Pull every line of the entries that has the word "kinematic".

Structured object records
# # # #
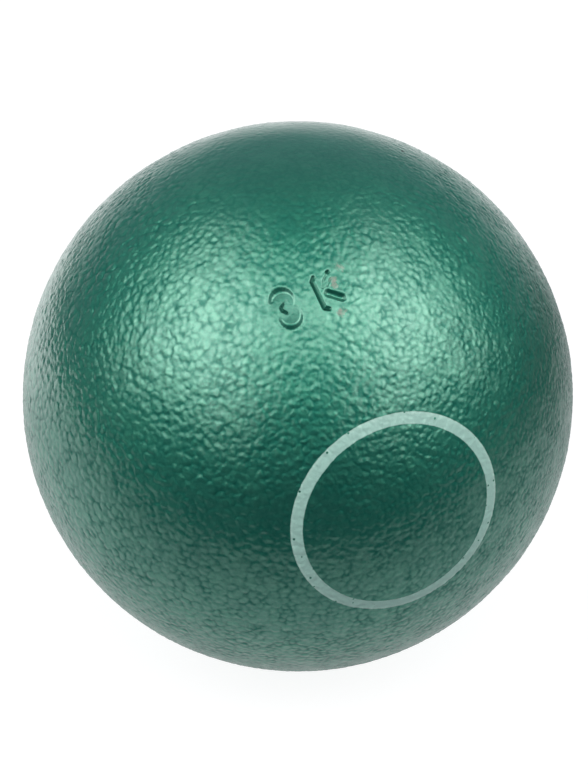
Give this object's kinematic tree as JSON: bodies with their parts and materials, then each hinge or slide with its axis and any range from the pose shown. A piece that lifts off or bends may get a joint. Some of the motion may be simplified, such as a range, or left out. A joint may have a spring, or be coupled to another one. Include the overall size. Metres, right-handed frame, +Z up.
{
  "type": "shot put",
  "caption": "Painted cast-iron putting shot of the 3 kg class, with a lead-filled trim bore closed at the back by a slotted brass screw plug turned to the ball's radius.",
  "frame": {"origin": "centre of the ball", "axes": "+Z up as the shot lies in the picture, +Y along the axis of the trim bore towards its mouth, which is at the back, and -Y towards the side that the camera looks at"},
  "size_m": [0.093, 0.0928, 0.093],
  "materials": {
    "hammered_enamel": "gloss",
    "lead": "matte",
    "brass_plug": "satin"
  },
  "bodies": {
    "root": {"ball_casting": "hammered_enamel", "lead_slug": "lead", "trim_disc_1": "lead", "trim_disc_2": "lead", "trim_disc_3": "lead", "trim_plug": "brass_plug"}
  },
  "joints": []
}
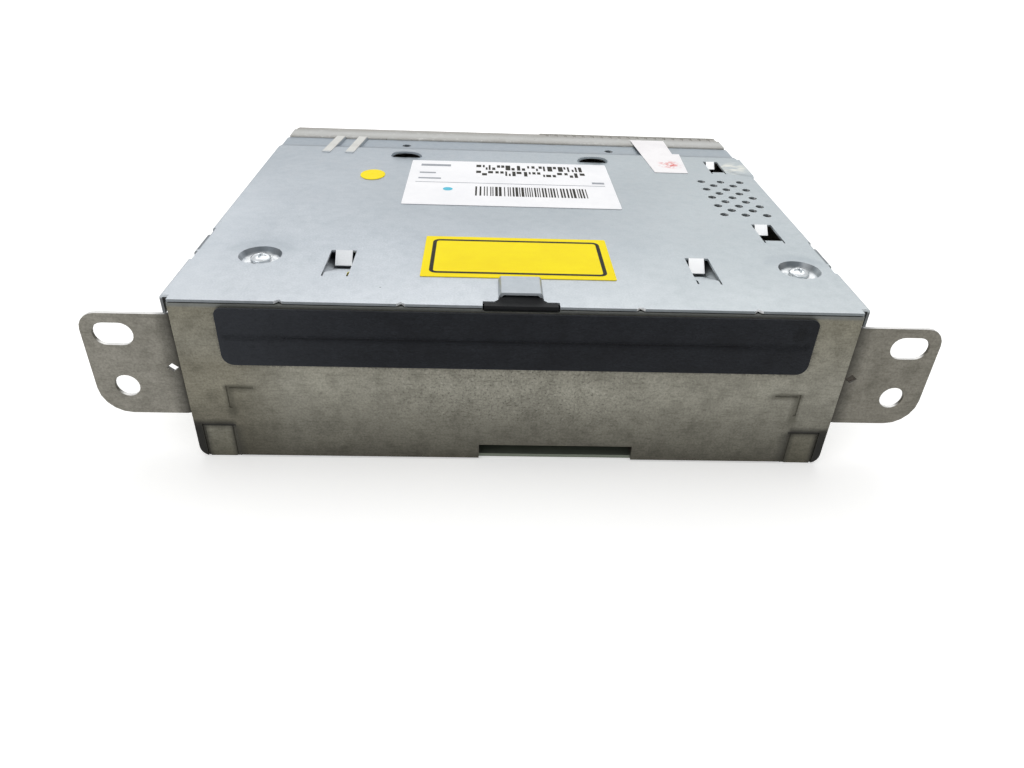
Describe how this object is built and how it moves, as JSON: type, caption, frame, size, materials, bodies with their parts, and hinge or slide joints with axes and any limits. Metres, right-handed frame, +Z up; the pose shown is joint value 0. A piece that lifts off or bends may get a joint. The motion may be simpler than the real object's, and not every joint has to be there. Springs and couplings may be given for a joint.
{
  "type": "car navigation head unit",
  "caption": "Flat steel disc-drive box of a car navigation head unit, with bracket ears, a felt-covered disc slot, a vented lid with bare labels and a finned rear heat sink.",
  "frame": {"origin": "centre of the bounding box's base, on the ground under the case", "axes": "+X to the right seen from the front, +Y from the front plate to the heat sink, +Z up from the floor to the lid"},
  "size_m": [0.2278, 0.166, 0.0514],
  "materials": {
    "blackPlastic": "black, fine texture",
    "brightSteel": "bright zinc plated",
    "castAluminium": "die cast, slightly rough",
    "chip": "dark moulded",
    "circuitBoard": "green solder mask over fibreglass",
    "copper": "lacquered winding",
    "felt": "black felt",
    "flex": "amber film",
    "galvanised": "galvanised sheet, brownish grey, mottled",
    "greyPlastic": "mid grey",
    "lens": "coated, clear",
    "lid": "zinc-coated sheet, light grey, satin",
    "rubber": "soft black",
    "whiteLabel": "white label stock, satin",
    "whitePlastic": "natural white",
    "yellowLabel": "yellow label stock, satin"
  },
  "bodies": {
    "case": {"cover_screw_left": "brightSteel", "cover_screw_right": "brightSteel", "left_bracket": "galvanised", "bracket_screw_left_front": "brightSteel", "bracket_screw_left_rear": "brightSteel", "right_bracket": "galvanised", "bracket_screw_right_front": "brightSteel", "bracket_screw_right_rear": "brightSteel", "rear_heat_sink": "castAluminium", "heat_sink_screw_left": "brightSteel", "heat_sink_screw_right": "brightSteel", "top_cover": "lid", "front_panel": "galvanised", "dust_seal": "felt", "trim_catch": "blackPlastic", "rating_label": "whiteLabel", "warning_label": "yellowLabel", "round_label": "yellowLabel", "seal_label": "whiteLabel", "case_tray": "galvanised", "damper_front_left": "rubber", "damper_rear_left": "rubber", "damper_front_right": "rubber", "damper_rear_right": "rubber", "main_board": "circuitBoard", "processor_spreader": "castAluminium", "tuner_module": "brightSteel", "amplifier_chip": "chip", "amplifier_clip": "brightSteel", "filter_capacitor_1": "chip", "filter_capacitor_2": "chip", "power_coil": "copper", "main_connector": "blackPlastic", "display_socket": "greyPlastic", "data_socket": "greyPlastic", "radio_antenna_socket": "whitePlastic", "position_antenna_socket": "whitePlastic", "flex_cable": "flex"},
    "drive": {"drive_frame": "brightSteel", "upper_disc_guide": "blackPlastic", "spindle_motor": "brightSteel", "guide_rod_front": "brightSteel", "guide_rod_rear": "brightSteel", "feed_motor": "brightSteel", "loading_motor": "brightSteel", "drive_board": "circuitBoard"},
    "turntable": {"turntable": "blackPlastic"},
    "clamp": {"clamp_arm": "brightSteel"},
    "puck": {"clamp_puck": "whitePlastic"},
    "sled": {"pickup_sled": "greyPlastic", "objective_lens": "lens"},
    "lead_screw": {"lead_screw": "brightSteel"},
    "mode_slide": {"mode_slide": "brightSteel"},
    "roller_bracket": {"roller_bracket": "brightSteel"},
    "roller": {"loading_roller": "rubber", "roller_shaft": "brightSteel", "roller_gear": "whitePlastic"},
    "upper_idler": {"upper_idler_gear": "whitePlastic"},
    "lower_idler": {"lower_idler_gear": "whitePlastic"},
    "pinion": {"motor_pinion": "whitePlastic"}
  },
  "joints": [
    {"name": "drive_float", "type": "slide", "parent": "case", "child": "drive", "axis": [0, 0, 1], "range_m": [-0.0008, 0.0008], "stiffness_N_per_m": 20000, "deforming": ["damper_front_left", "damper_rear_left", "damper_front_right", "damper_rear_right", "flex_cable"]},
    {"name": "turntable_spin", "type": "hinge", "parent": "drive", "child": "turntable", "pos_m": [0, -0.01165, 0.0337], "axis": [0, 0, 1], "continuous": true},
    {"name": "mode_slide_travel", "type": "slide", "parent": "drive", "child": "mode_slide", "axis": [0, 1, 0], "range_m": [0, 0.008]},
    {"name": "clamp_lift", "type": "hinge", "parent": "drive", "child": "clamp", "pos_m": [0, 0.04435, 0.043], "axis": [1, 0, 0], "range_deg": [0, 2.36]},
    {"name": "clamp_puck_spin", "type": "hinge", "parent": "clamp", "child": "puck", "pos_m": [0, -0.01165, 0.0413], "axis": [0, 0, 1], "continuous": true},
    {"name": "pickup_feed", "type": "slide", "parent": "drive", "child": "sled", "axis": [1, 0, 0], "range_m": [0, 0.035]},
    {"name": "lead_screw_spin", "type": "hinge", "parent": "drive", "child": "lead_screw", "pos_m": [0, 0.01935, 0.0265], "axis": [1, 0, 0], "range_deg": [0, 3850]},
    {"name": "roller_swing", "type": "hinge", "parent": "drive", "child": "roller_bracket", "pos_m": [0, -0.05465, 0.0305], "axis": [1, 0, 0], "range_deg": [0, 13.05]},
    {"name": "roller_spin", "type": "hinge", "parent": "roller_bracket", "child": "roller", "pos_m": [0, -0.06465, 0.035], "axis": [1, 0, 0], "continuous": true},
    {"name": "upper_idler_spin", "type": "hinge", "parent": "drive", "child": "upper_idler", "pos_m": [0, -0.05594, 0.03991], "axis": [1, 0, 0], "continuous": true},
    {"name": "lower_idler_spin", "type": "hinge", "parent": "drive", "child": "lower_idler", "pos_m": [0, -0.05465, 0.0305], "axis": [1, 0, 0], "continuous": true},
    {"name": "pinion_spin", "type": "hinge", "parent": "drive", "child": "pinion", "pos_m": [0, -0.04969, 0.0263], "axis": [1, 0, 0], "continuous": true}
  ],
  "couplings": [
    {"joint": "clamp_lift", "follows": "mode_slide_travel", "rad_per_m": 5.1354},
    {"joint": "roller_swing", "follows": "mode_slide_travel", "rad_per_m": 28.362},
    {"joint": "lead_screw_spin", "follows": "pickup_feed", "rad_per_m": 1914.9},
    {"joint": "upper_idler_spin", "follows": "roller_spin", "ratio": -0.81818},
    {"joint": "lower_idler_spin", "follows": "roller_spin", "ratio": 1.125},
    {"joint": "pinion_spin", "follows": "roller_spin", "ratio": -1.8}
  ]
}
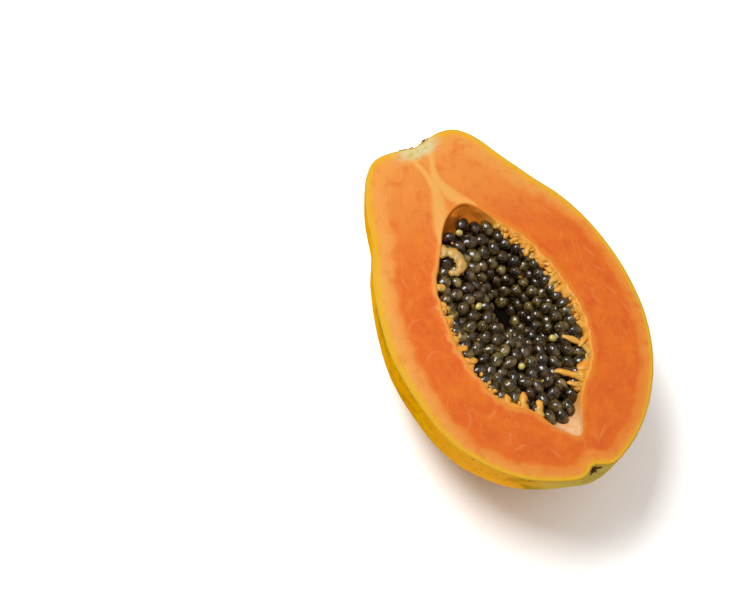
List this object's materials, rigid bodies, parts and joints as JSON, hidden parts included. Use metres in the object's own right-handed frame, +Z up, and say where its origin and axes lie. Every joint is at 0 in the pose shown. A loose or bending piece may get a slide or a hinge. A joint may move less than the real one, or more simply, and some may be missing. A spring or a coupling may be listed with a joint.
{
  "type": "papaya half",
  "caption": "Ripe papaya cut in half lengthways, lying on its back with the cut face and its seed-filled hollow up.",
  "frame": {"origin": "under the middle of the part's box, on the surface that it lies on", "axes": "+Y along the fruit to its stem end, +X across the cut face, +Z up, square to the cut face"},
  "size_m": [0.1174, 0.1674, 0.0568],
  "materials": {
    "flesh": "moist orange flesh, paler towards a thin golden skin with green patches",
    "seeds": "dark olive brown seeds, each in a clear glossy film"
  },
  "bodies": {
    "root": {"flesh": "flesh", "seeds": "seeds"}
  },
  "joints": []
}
# # # #
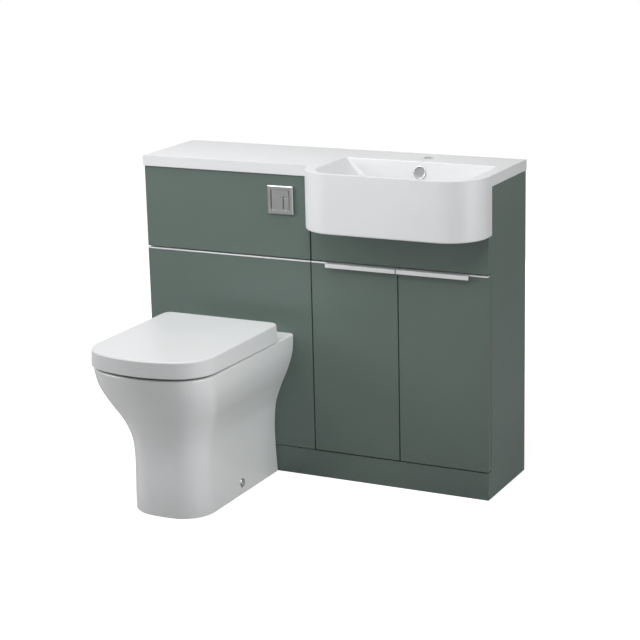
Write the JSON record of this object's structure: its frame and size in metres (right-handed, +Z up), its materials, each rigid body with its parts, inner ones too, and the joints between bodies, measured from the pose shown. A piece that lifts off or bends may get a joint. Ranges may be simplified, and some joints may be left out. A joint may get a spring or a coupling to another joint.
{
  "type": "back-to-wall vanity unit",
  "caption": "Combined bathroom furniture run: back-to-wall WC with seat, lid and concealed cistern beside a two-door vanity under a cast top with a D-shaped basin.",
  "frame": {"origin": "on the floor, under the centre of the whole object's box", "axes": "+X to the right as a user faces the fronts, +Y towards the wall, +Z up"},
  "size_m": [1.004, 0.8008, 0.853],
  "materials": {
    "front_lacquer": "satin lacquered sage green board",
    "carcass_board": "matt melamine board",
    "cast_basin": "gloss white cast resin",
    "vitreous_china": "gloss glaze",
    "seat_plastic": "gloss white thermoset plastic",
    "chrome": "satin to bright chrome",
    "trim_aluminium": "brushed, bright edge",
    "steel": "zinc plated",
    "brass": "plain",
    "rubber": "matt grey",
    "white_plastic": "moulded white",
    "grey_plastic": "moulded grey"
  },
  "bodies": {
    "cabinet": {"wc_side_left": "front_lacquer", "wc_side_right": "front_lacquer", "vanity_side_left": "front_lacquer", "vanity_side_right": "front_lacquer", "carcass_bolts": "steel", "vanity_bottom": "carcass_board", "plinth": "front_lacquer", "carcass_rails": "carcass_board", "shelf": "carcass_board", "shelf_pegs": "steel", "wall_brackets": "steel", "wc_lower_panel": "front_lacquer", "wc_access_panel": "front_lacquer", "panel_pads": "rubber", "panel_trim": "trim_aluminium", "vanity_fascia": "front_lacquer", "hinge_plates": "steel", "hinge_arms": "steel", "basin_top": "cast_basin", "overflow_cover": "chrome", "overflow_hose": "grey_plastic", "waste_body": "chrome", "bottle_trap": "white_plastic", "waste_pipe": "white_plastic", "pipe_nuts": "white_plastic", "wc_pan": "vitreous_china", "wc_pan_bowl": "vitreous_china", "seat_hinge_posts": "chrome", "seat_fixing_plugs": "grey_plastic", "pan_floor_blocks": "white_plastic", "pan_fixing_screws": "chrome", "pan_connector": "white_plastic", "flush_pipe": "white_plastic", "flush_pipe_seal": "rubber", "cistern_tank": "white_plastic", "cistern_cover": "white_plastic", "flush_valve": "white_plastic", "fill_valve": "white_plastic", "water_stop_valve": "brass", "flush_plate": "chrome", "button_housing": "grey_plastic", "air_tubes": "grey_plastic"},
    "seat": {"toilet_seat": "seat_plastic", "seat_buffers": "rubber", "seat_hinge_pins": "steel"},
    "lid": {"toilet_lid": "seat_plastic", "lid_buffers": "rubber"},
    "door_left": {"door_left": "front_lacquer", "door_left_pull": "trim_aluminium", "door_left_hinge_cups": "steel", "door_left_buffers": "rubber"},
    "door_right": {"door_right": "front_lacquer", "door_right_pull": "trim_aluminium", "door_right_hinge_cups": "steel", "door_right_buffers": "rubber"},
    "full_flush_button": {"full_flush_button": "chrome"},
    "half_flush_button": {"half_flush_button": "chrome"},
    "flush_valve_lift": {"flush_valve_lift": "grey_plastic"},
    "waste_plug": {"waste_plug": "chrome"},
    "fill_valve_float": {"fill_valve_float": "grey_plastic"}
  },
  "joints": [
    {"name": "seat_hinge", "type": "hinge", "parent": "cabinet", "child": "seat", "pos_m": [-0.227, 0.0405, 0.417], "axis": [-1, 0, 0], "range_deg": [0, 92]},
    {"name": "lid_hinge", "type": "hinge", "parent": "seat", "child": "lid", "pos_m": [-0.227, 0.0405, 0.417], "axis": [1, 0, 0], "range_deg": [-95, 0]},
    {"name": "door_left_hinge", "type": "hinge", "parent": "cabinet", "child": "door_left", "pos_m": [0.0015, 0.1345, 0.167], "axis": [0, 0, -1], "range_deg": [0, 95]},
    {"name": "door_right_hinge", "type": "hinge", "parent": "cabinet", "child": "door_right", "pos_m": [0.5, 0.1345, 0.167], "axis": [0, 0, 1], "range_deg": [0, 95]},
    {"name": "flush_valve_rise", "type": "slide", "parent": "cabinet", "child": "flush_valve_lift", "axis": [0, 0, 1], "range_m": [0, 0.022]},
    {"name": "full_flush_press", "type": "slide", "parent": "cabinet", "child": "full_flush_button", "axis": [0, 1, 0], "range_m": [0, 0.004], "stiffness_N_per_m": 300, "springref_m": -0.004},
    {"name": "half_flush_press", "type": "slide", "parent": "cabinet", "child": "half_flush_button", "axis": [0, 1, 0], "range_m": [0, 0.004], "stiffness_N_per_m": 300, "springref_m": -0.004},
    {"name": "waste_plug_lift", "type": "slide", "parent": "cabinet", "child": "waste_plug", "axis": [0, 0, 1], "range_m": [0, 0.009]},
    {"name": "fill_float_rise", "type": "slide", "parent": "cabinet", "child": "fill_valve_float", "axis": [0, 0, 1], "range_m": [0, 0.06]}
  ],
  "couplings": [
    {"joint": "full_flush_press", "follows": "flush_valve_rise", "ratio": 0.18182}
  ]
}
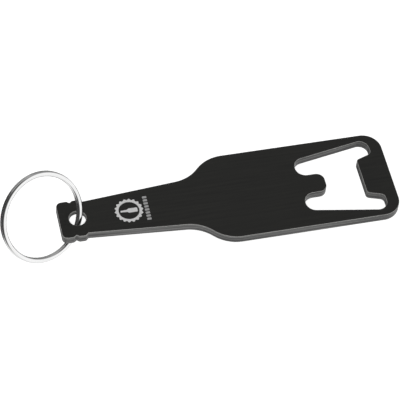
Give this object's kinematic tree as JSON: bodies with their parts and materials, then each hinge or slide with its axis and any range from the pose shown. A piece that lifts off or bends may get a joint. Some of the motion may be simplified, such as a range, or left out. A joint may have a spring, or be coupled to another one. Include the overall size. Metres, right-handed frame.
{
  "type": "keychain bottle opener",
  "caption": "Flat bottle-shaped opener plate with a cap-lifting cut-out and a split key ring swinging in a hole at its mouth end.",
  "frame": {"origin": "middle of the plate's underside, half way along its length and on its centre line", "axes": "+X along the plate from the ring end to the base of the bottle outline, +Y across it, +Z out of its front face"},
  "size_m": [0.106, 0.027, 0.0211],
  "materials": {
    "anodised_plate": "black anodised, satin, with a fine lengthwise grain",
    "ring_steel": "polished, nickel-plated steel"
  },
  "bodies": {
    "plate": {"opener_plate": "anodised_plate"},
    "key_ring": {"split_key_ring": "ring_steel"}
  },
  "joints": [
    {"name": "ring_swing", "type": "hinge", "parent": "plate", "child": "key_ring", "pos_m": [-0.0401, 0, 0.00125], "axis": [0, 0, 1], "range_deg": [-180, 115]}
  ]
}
# # # #
* **Final answer**:
Give this object's kinematic tree as JSON: bodies with their parts and materials, then each hinge or slide with its axis and any range from the pose shown. A piece that lifts off or bends may get a joint. Some of the motion may be simplified, such as a range, or left out. A joint may have a spring, or be coupled to another one. Include the overall size. Metres, right-handed frame, +Z up.
Give this object's kinematic tree as JSON: bodies with their parts and materials, then each hinge or slide with its axis and any range from the pose shown. A piece that lifts off or bends may get a joint. Some of the motion may be simplified, such as a range, or left out. A joint may have a spring, or be coupled to another one. Include the overall size. Metres, right-handed frame.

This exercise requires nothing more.